• Aim: Only the lines between the line with "top_cover();" and the line with "cad_parts[member].parent = rigid_bodies[body]", together with those two lines themselves, are to be copied exactly.
....................
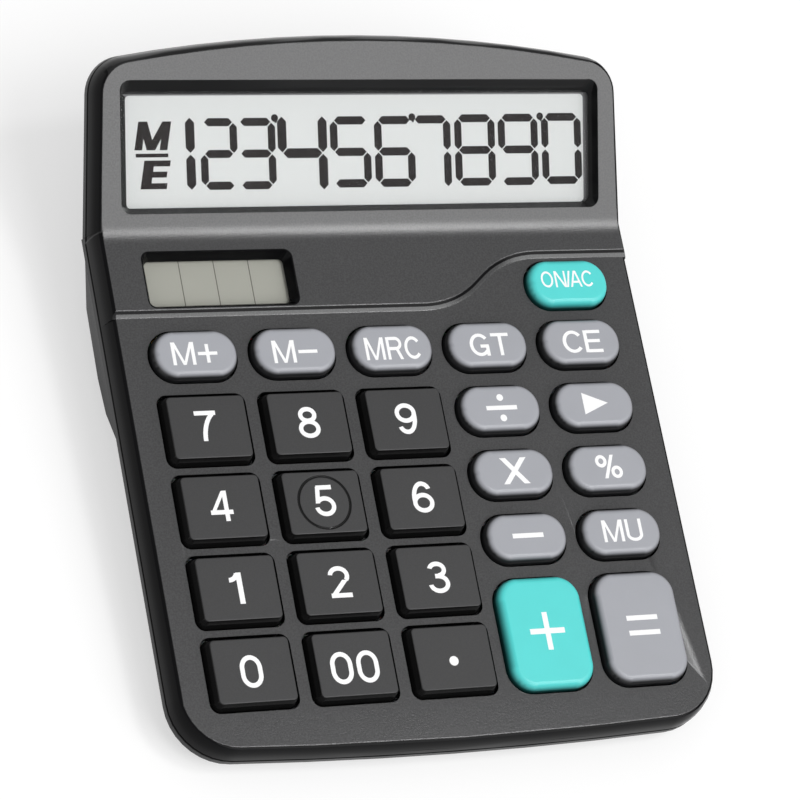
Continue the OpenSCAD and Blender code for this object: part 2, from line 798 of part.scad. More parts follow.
// film that joins the cell to the circuit board
module lcd_ribbon() {
    ledge_c = view_c - lcd_h / 2 + 0.9;
    film_z = lcd_low - seat;
    path = [panel_point(ledge_c, film_z), panel_point(1.4, film_z), [-14, board_top + 0.5],
        [-19.4, board_top + ribbon_t], [-21.6, board_top + ribbon_t]];
    low = [for (i = [len(path) - 1:-1:0]) path[i] - [0, ribbon_t]];
    color("orange") on_deck() translate([ribbon_x0, 0, 0]) rotate([90, 0, 90])
        linear_extrude(ribbon_w) polygon(concat(path, low));
}

// [y, z] on the deck of a point [c, z] on the panel
function panel_point(c, z) =
    [c * cos(panel_tilt) - z * sin(panel_tilt), step_h + c * sin(panel_tilt) + z * cos(panel_tilt)];

// ---- solar panel ----

lead_x = [solar_x + 5.5, solar_x + 7.1];

module solar_window() {
    color([0.75, 0.8, 0.8, 0.4]) on_deck() translate([solar_x, -solar_b, 0])
        rounded_plate(solar_w + 2, solar_d + 1, 0.9, solar_window_low, solar_floor - seat);
}

module solar_cell() {
    color([0.45, 0.42, 0.38]) on_deck() translate([solar_x, -solar_b, solar_cell_top - solar_cell_t / 2])
        cube([solar_w + 1, solar_d, solar_cell_t], center = true);
}

// a straight wire between two points
module wire(from, to, d) {
    v = to - from;
    translate(from) rotate([0, acos(v[2] / norm(v)), atan2(v[1], v[0])]) cylinder(d = d, h = norm(v));
}

module solar_leads() {
    wire_d = 0.8;
    cell_low = solar_cell_top - solar_cell_t;
    color("firebrick") on_deck() for (x = lead_x) {
        knee = [x, -solar_b - 2, cell_low - 1];
        foot = [x, -21.6, board_top + wire_d / 2];
        wire([x, -solar_b - 2, cell_low - seat], knee, wire_d);
        translate(knee) sphere(d = wire_d);
        wire(knee, foot, wire_d);
    }
}

// ---- keyboard and board ----

board_rear_b = 21;
board_wing_b = 18.6;
board_edge = 3.6;
// inner edges of the wings and of the arm
wing_x = between_keys - 2.55;
mat_arm_w = 14;
arm_x = 2 * col_pitch - mat_arm_w / 2 - 1.4;
arm_b = 6.6;
// where the pieces of the outline are cut off inside the full board
wing_cut_b = 40;

// the board's outline: the full deck, two short wings and an arm under the on key
module board_plan(inset) {
    intersection() {
        deck_plan(board_edge + inset);
        union() {
            translate([-body_w / 2, -deck_l]) square([body_w, deck_l - board_rear_b - inset]);
            for (x = [-body_w / 2, wing_x + inset]) translate([x, -wing_cut_b])
                square([body_w / 2 - wing_x - inset, wing_cut_b - board_wing_b - inset]);
            translate([arm_x + inset, -wing_cut_b])
                square([body_w / 2 - arm_x - inset, wing_cut_b - arm_b - inset]);
        }
    }
}

module circuit_board() {
    color("darkgreen") on_deck() translate([0, 0, board_low]) linear_extrude(board_t) difference() {
        board_plan(0);
        for (p = case_front) translate([p[0], -p[1]]) circle(d = case_boss_d + 0.8);
        for (p = board_spots) translate([p[0], -p[1]]) circle(d = board_screw_d + 2 * screw_gap);
    }
}

module dome_mat() {
    dome_top_d = 4.6;
    color([0.75, 0.75, 0.75]) on_deck() difference() {
        union() {
            translate([0, 0, board_top]) linear_extrude(mat_t) intersection() {
                board_plan(0.8);
                union() {
                    translate([-body_w / 2, -deck_l]) square([body_w, deck_l - 22.6]);
                    translate([2 * col_pitch - mat_arm_w / 2, -30]) square([mat_arm_w, 30 - arm_b - 1]);
                }
            }
            for (k = keys) translate([column_x(k[1]), -k[2], mat_top - eps])
                cylinder(d1 = dome_d, d2 = dome_top_d, h = dome_top - mat_top + eps);
        }
        for (k = keys) translate([column_x(k[1]), -k[2], board_top - eps])
            cylinder(d1 = dome_d - 0.8, d2 = dome_top_d - 1.4, h = dome_top - board_top - 1);
        for (p = case_front) translate([p[0], -p[1], board_top - eps])
            cylinder(d = case_boss_d + 0.8, h = mat_t + 1);
        for (p = board_spots) translate([p[0], -p[1], board_top - eps])
            cylinder(d = board_boss_d + 0.6, h = mat_t + 1);
    }
}

// a solid of the plan w by d whose side follows a profile of [inset, z] points, low to high
module rounded_block(w, d, r, profile) {
    last = len(profile) - 1;
    side = concat([[0, profile[0][1]]], [for (p = profile) [r - p[0], p[1]]], [[0, profile[last][1]]]);
    run_x = w - 2 * r;
    run_y = d - 2 * r;
    for (i = [0:3]) {
        sx = (i == 0 || i == 3) ? 1 : -1;
        sy = i < 2 ? 1 : -1;
        translate([sx * run_x / 2, sy * run_y / 2, 0]) rotate([0, 0, 90 * i])
            rotate_extrude(angle = 90) polygon(side);
    }
    for (s = [-1, 1]) {
        translate([s * run_x / 2, 0, 0]) mirror([s < 0 ? 1 : 0, 0, 0]) rotate([90, 0, 0])
            linear_extrude(run_y, center = true) polygon(side);
        translate([0, s * run_y / 2, 0]) rotate([0, 0, 90]) mirror([s < 0 ? 1 : 0, 0, 0]) rotate([90, 0, 0])
            linear_extrude(run_x, center = true) polygon(side);
    }
    translate([0, 0, (profile[0][1] + profile[last][1]) / 2])
        cube([run_x, run_y, profile[last][1] - profile[0][1]], center = true);
}

key_skin = 1.5;
key_stem_d = 3.6;
inner_corner_r = 0.6;

// a cap in a hole of w by d: the moulding, its two ledges, its hollow and its stem
module key_cap(w, d, r, rise, profile) {
    cap_w = w - 2 * key_gap;
    cap_d = d - 2 * key_gap;
    cap_r = r - key_gap;
    ledge_d = d * 0.45;
    difference() {
        union() {
            rounded_block(cap_w, cap_d, cap_r, profile);
            translate([-w / 2 - ledge_reach, -ledge_d / 2, ledge_low])
                cube([w + 2 * ledge_reach, ledge_d, ledge_t]);
        }
        difference() {
            rounded_plate(cap_w - 2 * key_skin, cap_d - 2 * key_skin, max(cap_r - key_skin, inner_corner_r),
                ledge_low - eps, rise - key_skin);
            translate([0, 0, ledge_low - 1]) cylinder(d = key_stem_d, h = rise - ledge_low);
        }
    }
}

number_draft = 0.8;
number_side_low = -0.6;
number_edge = 0.15;
number_profile = [[0, ledge_low], [0, number_side_low], [number_draft, number_rise - number_edge],
    [number_draft + number_edge, number_rise]];
pill_edge_w = 1.5;
pill_edge_z = 0.3;
pill_profile = concat([[0, ledge_low]], [for (i = [0:5]) let (a = 18 * i)
    [pill_edge_w * (1 - cos(a)), pill_edge_z + (pill_rise - pill_edge_z) * sin(a)]]);

module key(k) {
    color(k[4]) on_deck() translate([column_x(k[1]), -k[2], 0]) {
        if (k[3] == "oval") key_cap(oval_w, oval_d, oval_d / 2 - 0.2, pill_rise, pill_profile);
        if (k[3] == "tall") key_cap(tall_w, tall_d, tall_r, pill_rise, pill_profile);
        if (k[3] == "number") difference() {
            key_cap(number_w, number_d, number_r, number_rise, number_profile);
            if (k[0] == "key_5") ring_groove();
        }
    }
}

module ring_groove() {
    groove_w = 0.5;
    groove_depth = 0.25;
    translate([0, 0, number_rise - groove_depth]) difference() {
        cylinder(d = ring_d + groove_w, h = 1);
        translate([0, 0, -eps]) cylinder(d = ring_d - groove_w, h = 1 + 2 * eps);
    }
}

// chip and other parts hang from the board into the hump
module controller_chip() {
    chip_w = 11;
    chip_t = 1.2;
    color([0.08, 0.08, 0.08]) on_deck() translate([-8, -29, board_low - chip_t / 2])
        cube([chip_w, chip_w, chip_t - 2 * seat], center = true);
}

module board_parts() {
    capacitor_d = 5;
    capacitor_h = 3;
    crystal_l = 6;
    crystal_w = 2.4;
    crystal_t = 1.2;
    resistor_w = 1.3;
    resistor_l = 2;
    resistor_t = 0.7;
    crystal_b = 35;
    resistor_b = 37;
    on_deck() {
        color("navy") translate([12, -28, board_low - capacitor_h - seat])
            cylinder(d = capacitor_d, h = capacitor_h);
        color("silver") translate([4, -crystal_b, board_low - crystal_t - seat])
            rounded_plate(crystal_l, crystal_w, crystal_w / 2 - 0.1, 0, crystal_t);
        color("tan") for (i = [0:5])
            translate([-24 + 2 * i * resistor_w, -resistor_b, board_low - resistor_t / 2 - seat])
                cube([resistor_w, resistor_l, resistor_t], center = true);
    }
}

// ---- battery ----

module battery() {
    button_l = 0.8;
    color([0.3, 0.3, 0.32]) translate([battery_x - battery_l / 2, bay_y, battery_z]) rotate([0, 90, 0]) {
        cylinder(d = battery_d, h = battery_l - button_l);
        cylinder(d = 3.8, h = battery_l);
    }
}

module battery_door() {
    ridges = 5;
    color([0.13, 0.13, 0.14]) difference() {
        union() {
            translate([-door_w / 2, bay_y - door_d / 2, foot_stand]) cube([door_w, door_d, door_t]);
            translate([-door_w / 2 - door_tongue, bay_y - door_d / 2, foot_stand + door_tongue_z])
                cube([door_w + 2 * door_tongue, door_d, door_tongue_t]);
        }
        // grip grooves
        for (i = [0:ridges - 1]) translate([-8, bay_y - 4 + 2 * i, foot_stand - eps]) cube([16, 0.8, 0.35]);
    }
}

contact_d = 9;
strap_b = board_rear_b + 3.5;
board_under_z = desk_z(strap_b, board_low);

// contact plate against a bay wall with a strap that runs forward under the board
module contact_plate(x) {
    plate_top = board_under_z - contact_t - seat;
    translate([x, bay_y - contact_d / 2, foot_stand + door_t + 0.4])
        cube([contact_t, contact_d, plate_top - foot_stand - door_t]);
    translate([x, desk_y(strap_b, board_low), plate_top])
        cube([contact_t * 6, bay_y - desk_y(strap_b, board_low), contact_t]);
}

// the sprung contact: a leaf folded out of the plate towards the battery's flat end
module battery_spring() {
    x0 = -bay_x + slip;
    reach = battery_x - battery_l / 2 - cell_gap - x0;
    leaf_t = 0.4;
    color("silver") {
        contact_plate(x0);
        translate([x0, bay_y, 0]) rotate([90, 0, 0]) linear_extrude(5, center = true) polygon([
            [0, battery_z - 4], [reach - leaf_t, battery_z - 1], [reach - leaf_t, battery_z + 1],
            [contact_t, battery_z + 2.4], [contact_t, battery_z + 3], [reach, battery_z + 1.2],
            [reach, battery_z - 1.2], [contact_t, battery_z - 4.6], [0, battery_z - 4.6]]);
    }
}

module battery_contact() {
    x0 = battery_x + battery_l / 2 + cell_gap;
    color("silver") contact_plate(x0);
}

top_cover();
bottom_cover();
display_window();
lcd_glass();
lcd_reflector();
lcd_holder();
lcd_ribbon();
solar_window();
solar_cell();
solar_leads();
dome_mat();
circuit_board();
controller_chip();
board_parts();
battery();
battery_door();
battery_spring();
battery_contact();
case_screws();
board_screws();
rubber_feet();
for (k = keys) key(k);
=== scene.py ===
"""Finishes, prints and display for a desk calculator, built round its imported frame."""
import json
import math

import bpy
from bpy.props import FloatProperty, FloatVectorProperty, PointerProperty
from mathutils import Matrix, Vector

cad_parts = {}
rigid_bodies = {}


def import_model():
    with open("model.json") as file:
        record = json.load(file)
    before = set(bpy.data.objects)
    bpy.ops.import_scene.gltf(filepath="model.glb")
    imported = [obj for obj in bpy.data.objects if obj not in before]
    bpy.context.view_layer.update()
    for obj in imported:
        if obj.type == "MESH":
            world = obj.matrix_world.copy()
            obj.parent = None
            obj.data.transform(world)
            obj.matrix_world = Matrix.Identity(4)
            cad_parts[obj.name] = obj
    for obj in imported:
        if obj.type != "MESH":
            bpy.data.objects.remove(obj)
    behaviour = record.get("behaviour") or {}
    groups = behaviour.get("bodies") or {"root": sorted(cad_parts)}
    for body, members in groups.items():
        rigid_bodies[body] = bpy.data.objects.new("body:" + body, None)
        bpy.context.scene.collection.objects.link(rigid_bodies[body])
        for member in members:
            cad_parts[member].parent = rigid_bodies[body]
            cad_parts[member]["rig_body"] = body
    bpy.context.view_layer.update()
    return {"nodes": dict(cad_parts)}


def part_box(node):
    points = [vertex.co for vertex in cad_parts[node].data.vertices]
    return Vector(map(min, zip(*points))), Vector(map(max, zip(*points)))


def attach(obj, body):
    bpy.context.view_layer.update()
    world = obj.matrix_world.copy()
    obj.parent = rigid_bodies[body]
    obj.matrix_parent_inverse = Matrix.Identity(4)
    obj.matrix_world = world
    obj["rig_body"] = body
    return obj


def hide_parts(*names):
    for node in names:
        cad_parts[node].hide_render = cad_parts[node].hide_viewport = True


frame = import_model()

bl_info = {
    "name": "Desk Calculator",
    "version": (1, 0, 0),
    "blender": (4, 5, 0),
    "location": "3D View > Sidebar > Calculator",
    "description": "Dresses the frame of a desk calculator: covers, keys, prints, display and inner parts",
    "category": "Object",
}

MM = 0.001
DECK_TILT = math.radians(4.5)
PANEL_TILT = math.radians(24)
STEP_H = 0.8
CREASE = Vector((0, 36.3465, 19.1748)) * MM
DECK = Matrix.Translation(CREASE) @ Matrix.Rotation(DECK_TILT, 4, "X")
PANEL = DECK @ Matrix.Translation((0, 0, STEP_H * MM)) @ Matrix.Rotation(PANEL_TILT, 4, "X")
NUMBER_TOP = 2.2
PILL_TOP = 2.4
CELL_TOP = -3.35
PARTING = -5.0


# ---- sizes and colours ----


def colour(name, description, default):
    return FloatVectorProperty(name=name, description=description, default=default, subtype="COLOR",
                               size=4, min=0.0, max=1.0)


def length(name, description, default_mm):
    return FloatProperty(name=name, description=description, default=default_mm * MM, min=0.0,
                         subtype="DISTANCE", unit="LENGTH")


class CoverLooks(bpy.types.PropertyGroup):
    face: colour("Face", "Matte colour of the keypad face and the display panel", (0.05, 0.05, 0.0515, 1))
    side: colour("Side", "Colour of the glossy rounded sides", (0.005, 0.005, 0.0055, 1))
    base: colour("Base", "Colour of the bottom cover", (0.015, 0.015, 0.0165, 1))
    soft_edge: length("Soft edge", "Width of the softened edges of the mouldings", 0.2)


class KeyLooks(bpy.types.PropertyGroup):
    number: colour("Number keys", "Colour of the flat tops of the number keys", (0.026, 0.026, 0.027, 1))
    grey: colour("Grey keys", "Colour of the function keys", (0.365, 0.373, 0.405, 1))
    accent: colour("Accent keys", "Colour of the on key and the plus key", (0.085, 0.69, 0.665, 1))
    print_colour: colour("Print", "Colour of the legends", (0.96, 0.96, 0.96, 1))
    print_height: length("Print height", "How far the printed legends stand above the keys", 0.025)


class DisplayLooks(bpy.types.PropertyGroup):
    cell: colour("Cell", "Colour of the display where nothing is shown", (0.78, 0.80, 0.793, 1))
    segment: colour("Segments", "Colour of the digits", (0.016, 0.012, 0.012, 1))
    segment_height: length("Segment height", "Thickness of the shown digits", 0.025)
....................
• Final result:
top_cover();
bottom_cover();
display_window();
lcd_glass();
lcd_reflector();
lcd_holder();
lcd_ribbon();
solar_window();
solar_cell();
solar_leads();
dome_mat();
circuit_board();
controller_chip();
board_parts();
battery();
battery_door();
battery_spring();
battery_contact();
case_screws();
board_screws();
rubber_feet();
for (k = keys) key(k);
=== scene.py ===
"""Finishes, prints and display for a desk calculator, built round its imported frame."""
import json
import math

import bpy
from bpy.props import FloatProperty, FloatVectorProperty, PointerProperty
from mathutils import Matrix, Vector

cad_parts = {}
rigid_bodies = {}


def import_model():
    with open("model.json") as file:
        record = json.load(file)
    before = set(bpy.data.objects)
    bpy.ops.import_scene.gltf(filepath="model.glb")
    imported = [obj for obj in bpy.data.objects if obj not in before]
    bpy.context.view_layer.update()
    for obj in imported:
        if obj.type == "MESH":
            world = obj.matrix_world.copy()
            obj.parent = None
            obj.data.transform(world)
            obj.matrix_world = Matrix.Identity(4)
            cad_parts[obj.name] = obj
    for obj in imported:
        if obj.type != "MESH":
            bpy.data.objects.remove(obj)
    behaviour = record.get("behaviour") or {}
    groups = behaviour.get("bodies") or {"root": sorted(cad_parts)}
    for body, members in groups.items():
        rigid_bodies[body] = bpy.data.objects.new("body:" + body, None)
        bpy.context.scene.collection.objects.link(rigid_bodies[body])
        for member in members:
            cad_parts[member].parent = rigid_bodies[body]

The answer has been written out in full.